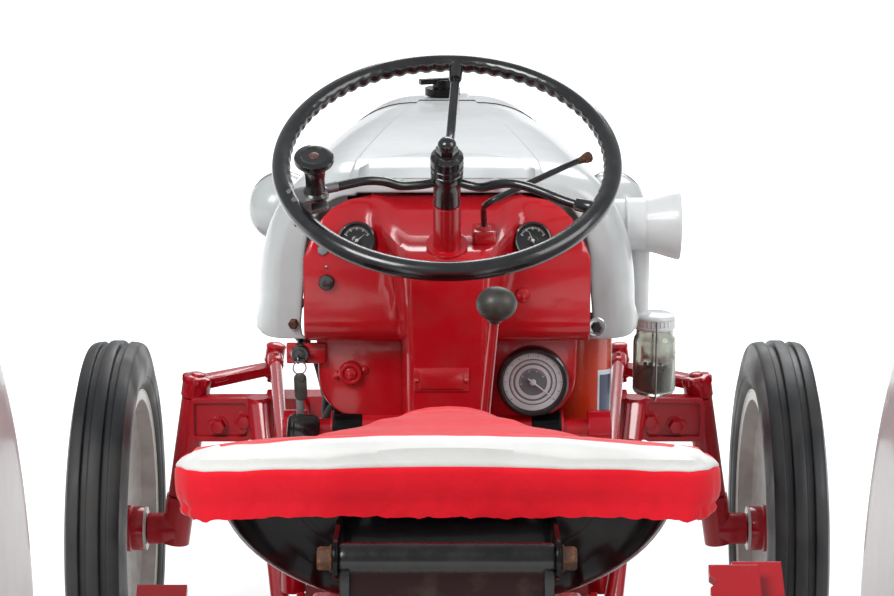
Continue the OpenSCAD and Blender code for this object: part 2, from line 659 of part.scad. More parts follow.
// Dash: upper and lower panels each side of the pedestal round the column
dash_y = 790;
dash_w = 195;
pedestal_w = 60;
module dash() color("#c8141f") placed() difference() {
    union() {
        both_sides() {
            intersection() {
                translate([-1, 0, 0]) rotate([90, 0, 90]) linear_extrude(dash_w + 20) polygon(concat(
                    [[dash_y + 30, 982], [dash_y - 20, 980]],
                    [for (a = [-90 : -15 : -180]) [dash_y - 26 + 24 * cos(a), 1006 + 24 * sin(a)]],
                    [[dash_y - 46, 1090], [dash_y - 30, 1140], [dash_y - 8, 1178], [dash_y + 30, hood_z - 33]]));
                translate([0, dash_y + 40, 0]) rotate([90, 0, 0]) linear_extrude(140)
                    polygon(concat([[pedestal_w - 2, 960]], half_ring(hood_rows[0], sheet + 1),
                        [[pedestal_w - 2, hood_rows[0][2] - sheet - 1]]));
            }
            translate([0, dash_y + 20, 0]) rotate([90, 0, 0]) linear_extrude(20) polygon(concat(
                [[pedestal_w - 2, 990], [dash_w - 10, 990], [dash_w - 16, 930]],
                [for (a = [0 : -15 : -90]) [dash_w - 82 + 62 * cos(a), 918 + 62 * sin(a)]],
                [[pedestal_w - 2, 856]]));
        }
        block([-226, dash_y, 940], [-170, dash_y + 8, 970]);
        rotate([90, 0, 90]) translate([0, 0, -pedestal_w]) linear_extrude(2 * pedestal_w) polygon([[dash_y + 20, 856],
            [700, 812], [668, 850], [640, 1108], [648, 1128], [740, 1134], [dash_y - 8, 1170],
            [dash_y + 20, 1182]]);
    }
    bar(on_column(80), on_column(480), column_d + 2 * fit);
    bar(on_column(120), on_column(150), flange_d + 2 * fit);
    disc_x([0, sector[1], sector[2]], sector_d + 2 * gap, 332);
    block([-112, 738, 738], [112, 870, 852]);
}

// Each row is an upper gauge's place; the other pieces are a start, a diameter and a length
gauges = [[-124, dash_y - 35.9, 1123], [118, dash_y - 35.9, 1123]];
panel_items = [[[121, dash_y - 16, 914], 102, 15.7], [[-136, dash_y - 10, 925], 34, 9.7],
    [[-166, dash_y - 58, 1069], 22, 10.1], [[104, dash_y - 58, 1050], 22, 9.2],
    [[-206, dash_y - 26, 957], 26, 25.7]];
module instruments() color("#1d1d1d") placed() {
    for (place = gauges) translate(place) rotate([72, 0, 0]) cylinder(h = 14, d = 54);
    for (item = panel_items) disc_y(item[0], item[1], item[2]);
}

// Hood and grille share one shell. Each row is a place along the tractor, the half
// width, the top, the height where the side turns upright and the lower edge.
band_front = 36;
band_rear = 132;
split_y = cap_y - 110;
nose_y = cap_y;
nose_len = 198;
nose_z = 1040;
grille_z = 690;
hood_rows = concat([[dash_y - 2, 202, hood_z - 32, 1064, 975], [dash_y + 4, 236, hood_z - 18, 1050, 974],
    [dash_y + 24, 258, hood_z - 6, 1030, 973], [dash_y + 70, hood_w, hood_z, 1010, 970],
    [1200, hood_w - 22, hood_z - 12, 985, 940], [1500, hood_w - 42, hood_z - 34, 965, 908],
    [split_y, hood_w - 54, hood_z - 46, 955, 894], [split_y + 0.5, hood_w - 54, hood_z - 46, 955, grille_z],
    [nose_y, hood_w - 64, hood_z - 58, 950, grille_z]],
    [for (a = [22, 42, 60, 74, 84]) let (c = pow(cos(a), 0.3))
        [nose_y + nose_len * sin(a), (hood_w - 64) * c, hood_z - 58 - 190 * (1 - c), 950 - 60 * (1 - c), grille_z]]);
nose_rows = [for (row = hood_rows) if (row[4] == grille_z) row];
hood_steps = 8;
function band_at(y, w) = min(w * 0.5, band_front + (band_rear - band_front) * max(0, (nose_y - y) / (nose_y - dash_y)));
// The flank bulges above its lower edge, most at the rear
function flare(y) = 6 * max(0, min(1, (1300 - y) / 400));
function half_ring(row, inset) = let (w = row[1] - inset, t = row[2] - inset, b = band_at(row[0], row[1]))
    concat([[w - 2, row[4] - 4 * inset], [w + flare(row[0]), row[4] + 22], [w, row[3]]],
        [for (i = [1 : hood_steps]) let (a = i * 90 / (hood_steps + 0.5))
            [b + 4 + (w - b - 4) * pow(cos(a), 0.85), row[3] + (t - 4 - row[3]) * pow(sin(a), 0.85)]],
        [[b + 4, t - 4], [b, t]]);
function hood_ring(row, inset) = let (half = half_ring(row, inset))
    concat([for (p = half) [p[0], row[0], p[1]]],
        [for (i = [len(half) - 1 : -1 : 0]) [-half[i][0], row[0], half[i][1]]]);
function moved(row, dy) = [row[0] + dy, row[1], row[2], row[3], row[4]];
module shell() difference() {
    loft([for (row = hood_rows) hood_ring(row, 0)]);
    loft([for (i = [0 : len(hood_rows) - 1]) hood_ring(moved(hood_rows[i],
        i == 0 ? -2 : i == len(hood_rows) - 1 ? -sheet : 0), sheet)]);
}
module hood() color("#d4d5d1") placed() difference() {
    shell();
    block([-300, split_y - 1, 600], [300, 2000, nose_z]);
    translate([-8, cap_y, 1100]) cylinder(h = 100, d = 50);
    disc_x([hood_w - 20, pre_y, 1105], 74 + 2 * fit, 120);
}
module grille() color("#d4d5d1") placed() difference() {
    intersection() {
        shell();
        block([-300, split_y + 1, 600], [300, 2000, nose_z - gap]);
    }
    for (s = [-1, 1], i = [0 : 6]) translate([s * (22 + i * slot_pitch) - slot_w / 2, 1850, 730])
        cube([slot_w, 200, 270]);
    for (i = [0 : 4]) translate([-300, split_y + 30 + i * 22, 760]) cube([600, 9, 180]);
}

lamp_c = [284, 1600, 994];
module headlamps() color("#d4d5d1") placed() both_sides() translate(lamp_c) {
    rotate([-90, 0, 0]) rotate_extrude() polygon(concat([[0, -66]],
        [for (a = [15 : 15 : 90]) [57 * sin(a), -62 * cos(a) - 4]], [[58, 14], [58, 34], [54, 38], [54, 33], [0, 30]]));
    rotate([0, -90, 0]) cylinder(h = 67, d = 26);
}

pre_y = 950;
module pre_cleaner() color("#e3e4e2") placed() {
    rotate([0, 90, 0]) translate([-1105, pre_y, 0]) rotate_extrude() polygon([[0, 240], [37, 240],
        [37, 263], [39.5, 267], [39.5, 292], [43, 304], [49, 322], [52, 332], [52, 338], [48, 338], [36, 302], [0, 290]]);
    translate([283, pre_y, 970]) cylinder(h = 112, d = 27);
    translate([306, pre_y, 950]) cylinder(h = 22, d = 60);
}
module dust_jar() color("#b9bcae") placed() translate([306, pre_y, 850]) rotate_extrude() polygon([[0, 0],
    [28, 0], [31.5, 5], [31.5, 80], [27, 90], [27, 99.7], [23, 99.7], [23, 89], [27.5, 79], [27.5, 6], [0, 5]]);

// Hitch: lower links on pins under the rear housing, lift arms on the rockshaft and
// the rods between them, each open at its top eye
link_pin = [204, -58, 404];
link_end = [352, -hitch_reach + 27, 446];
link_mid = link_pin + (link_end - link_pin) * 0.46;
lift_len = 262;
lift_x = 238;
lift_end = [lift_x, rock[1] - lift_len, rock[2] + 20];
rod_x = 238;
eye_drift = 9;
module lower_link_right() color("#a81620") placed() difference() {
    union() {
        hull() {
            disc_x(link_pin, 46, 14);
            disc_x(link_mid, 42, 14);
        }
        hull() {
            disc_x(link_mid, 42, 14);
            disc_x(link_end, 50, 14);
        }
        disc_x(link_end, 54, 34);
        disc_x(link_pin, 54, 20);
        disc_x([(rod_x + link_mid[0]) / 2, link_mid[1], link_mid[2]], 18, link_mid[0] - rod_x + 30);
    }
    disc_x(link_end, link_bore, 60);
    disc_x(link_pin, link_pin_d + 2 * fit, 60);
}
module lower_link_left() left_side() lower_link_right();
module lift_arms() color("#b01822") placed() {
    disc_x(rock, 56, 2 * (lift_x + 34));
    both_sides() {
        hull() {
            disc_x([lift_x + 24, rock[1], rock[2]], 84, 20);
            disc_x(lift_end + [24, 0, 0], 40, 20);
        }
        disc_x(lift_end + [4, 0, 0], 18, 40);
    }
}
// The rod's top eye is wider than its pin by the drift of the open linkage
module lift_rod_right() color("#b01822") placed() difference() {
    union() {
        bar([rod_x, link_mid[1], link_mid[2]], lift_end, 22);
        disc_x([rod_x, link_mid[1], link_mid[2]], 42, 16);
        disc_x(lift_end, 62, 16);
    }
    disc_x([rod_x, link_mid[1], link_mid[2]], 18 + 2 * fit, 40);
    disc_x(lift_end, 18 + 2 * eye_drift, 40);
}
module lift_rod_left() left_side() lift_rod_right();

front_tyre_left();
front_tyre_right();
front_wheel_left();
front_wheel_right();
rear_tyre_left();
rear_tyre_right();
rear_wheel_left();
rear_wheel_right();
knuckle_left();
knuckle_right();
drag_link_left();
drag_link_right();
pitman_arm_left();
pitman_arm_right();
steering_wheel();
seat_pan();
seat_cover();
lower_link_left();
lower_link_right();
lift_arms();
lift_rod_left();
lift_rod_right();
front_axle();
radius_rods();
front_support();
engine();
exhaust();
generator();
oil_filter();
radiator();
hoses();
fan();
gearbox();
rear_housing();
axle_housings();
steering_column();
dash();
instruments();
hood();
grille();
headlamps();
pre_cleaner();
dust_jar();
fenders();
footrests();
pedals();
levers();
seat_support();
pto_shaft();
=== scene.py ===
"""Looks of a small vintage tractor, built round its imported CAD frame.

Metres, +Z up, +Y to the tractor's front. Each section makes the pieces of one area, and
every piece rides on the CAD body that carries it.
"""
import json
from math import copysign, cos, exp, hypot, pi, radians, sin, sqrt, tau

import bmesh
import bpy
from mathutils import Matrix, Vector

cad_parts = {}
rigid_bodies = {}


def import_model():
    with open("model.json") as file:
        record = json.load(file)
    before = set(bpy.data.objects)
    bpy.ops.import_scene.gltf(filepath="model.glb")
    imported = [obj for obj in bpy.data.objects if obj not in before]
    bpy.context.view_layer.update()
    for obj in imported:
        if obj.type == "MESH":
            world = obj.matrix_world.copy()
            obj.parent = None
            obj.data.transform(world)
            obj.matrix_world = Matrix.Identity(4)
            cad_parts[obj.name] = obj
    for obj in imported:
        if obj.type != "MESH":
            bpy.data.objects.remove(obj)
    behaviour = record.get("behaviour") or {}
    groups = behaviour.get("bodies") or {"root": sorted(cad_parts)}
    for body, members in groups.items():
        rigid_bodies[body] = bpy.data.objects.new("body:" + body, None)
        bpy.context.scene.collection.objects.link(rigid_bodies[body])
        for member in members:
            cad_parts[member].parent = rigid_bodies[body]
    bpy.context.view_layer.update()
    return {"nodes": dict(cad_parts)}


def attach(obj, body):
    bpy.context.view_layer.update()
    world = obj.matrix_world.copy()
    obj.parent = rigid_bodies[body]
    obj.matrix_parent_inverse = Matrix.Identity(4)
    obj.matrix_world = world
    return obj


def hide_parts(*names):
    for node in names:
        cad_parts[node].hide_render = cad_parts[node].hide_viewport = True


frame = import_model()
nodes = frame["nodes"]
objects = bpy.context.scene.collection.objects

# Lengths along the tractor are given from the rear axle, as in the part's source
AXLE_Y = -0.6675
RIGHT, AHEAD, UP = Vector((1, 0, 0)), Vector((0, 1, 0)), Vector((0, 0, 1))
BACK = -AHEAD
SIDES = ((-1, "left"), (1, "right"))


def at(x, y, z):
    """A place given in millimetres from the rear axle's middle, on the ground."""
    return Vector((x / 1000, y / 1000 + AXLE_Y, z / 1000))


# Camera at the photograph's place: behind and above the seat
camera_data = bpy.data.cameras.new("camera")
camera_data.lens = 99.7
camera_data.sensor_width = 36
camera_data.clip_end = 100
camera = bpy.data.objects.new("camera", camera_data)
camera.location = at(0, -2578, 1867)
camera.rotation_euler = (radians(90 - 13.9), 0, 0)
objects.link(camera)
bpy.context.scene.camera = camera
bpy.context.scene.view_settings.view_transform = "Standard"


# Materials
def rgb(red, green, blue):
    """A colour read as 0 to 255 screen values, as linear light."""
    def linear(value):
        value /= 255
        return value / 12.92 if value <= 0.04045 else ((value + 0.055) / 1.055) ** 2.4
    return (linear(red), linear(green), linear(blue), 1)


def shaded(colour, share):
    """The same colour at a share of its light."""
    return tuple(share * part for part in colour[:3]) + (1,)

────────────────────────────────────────

Task prompt: Your task is to quote exactly the lines beginning with the one that contains "front_tyre_left();" and ending with the one that contains "bpy.context.scene.collection.objects.link(rigid_bodies[body])", with nothing left out or added.

Full answer:
front_tyre_left();
front_tyre_right();
front_wheel_left();
front_wheel_right();
rear_tyre_left();
rear_tyre_right();
rear_wheel_left();
rear_wheel_right();
knuckle_left();
knuckle_right();
drag_link_left();
drag_link_right();
pitman_arm_left();
pitman_arm_right();
steering_wheel();
seat_pan();
seat_cover();
lower_link_left();
lower_link_right();
lift_arms();
lift_rod_left();
lift_rod_right();
front_axle();
radius_rods();
front_support();
engine();
exhaust();
generator();
oil_filter();
radiator();
hoses();
fan();
gearbox();
rear_housing();
axle_housings();
steering_column();
dash();
instruments();
hood();
grille();
headlamps();
pre_cleaner();
dust_jar();
fenders();
footrests();
pedals();
levers();
seat_support();
pto_shaft();
=== scene.py ===
"""Looks of a small vintage tractor, built round its imported CAD frame.

Metres, +Z up, +Y to the tractor's front. Each section makes the pieces of one area, and
every piece rides on the CAD body that carries it.
"""
import json
from math import copysign, cos, exp, hypot, pi, radians, sin, sqrt, tau

import bmesh
import bpy
from mathutils import Matrix, Vector

cad_parts = {}
rigid_bodies = {}


def import_model():
    with open("model.json") as file:
        record = json.load(file)
    before = set(bpy.data.objects)
    bpy.ops.import_scene.gltf(filepath="model.glb")
    imported = [obj for obj in bpy.data.objects if obj not in before]
    bpy.context.view_layer.update()
    for obj in imported:
        if obj.type == "MESH":
            world = obj.matrix_world.copy()
            obj.parent = None
            obj.data.transform(world)
            obj.matrix_world = Matrix.Identity(4)
            cad_parts[obj.name] = obj
    for obj in imported:
        if obj.type != "MESH":
            bpy.data.objects.remove(obj)
    behaviour = record.get("behaviour") or {}
    groups = behaviour.get("bodies") or {"root": sorted(cad_parts)}
    for body, members in groups.items():
        rigid_bodies[body] = bpy.data.objects.new("body:" + body, None)
        bpy.context.scene.collection.objects.link(rigid_bodies[body])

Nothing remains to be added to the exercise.